Braun stunned the political establishment in 1992 — the "Year of the Woman" — unseating an incumbent Democratic senator in the primary, two-term lawmaker Alan Dixon, on her way to what was once considered an improbable victory in November.

Her election was heralded as an advance for women and minorities, but her popularity fell amid accusations that she exercised poor judgment in visiting Nigeria's brutal former dictator Sani Abacha and misused campaign funds.

A campaign finance investigation cleared Braun, but she lost her seat to well-funded Republican challenger Peter Fitzgerald in 1998. After the defeat, President Clinton appointed her ambassador to New Zealand.

During her Senate years, Braun earned a 5 percent lifetime rating from American Conservative Union, and an 88 from the liberal Americans for Democratic Action.

According to the website run by her campaign, Braun opposes the war in Iraq, supports affirmative action and advocates a single-payer health care system.
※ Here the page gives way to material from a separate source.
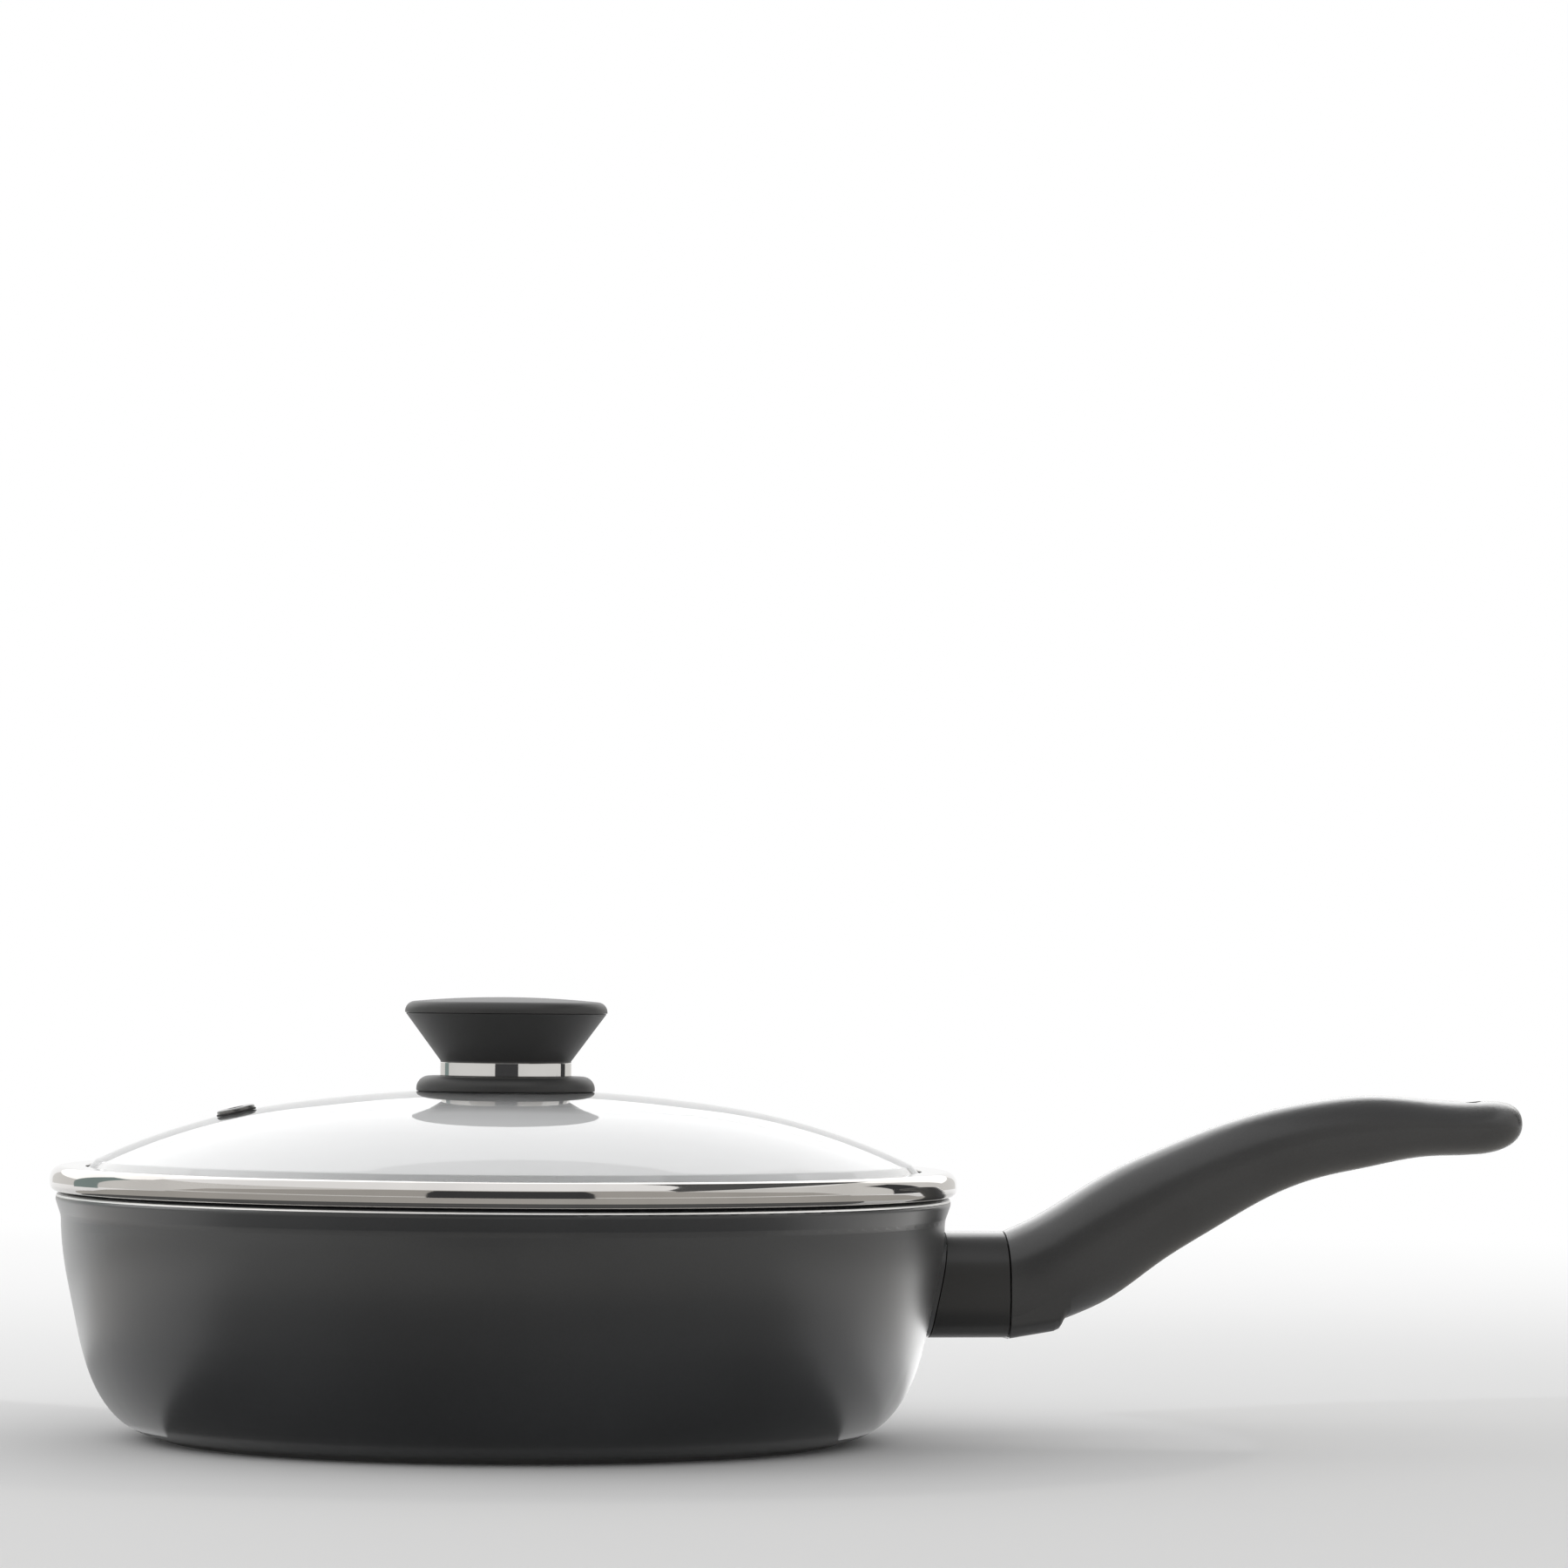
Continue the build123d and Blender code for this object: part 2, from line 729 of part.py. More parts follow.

Braun used her announcement speech to present her vision for the future — "an American renaissance" — and criticize President Bush's record on national security and the economy.

Braun said the United States will work to ensure a peaceful Iraq. "Americans don't cut and run, we have to see this misadventure through," she said.

Monday's kickoff schedule started with speeches at two historically black colleges — Howard and Benedict College in Columbia, S.C. Braun's final appearance was scheduled in her hometown of Chicago, where she got her start in politics 25 years ago with election to the Illinois Legislature.

During months of campaigning, Braun has struggled to build a fund-raising network. She has pleaded for financial support, especially when speaking to women's groups, but raised less than $250,000 in the first half of the year.

Last month, she picked up her first two major endorsements from the National Organization for Women and the National Women's Political Caucus. Leaders of both groups said they would help raise money for her among their members, and their support gave Braun encouragement to continue her bid beyond the exploratory phase.

Braun ranks near the bottom in most surveys, but some polls show her with more support than some of her better-financed rivals. She ranks higher in some polls of black voters.

She has avoided much of the intra-party fighting of her rivals who confront each other in an effort to rise to the top of the field. Her criticism has been focused on President Bush's policies at home and abroad.

"America is at a tipping point — if we stay the course we are on now, we won't recognize this country five years from now," she said in Monday's speech. "But if we shift gears, try another way, tap some of the talent that has been relegated to the sidelines of leadership, we can heal and renew and save our country."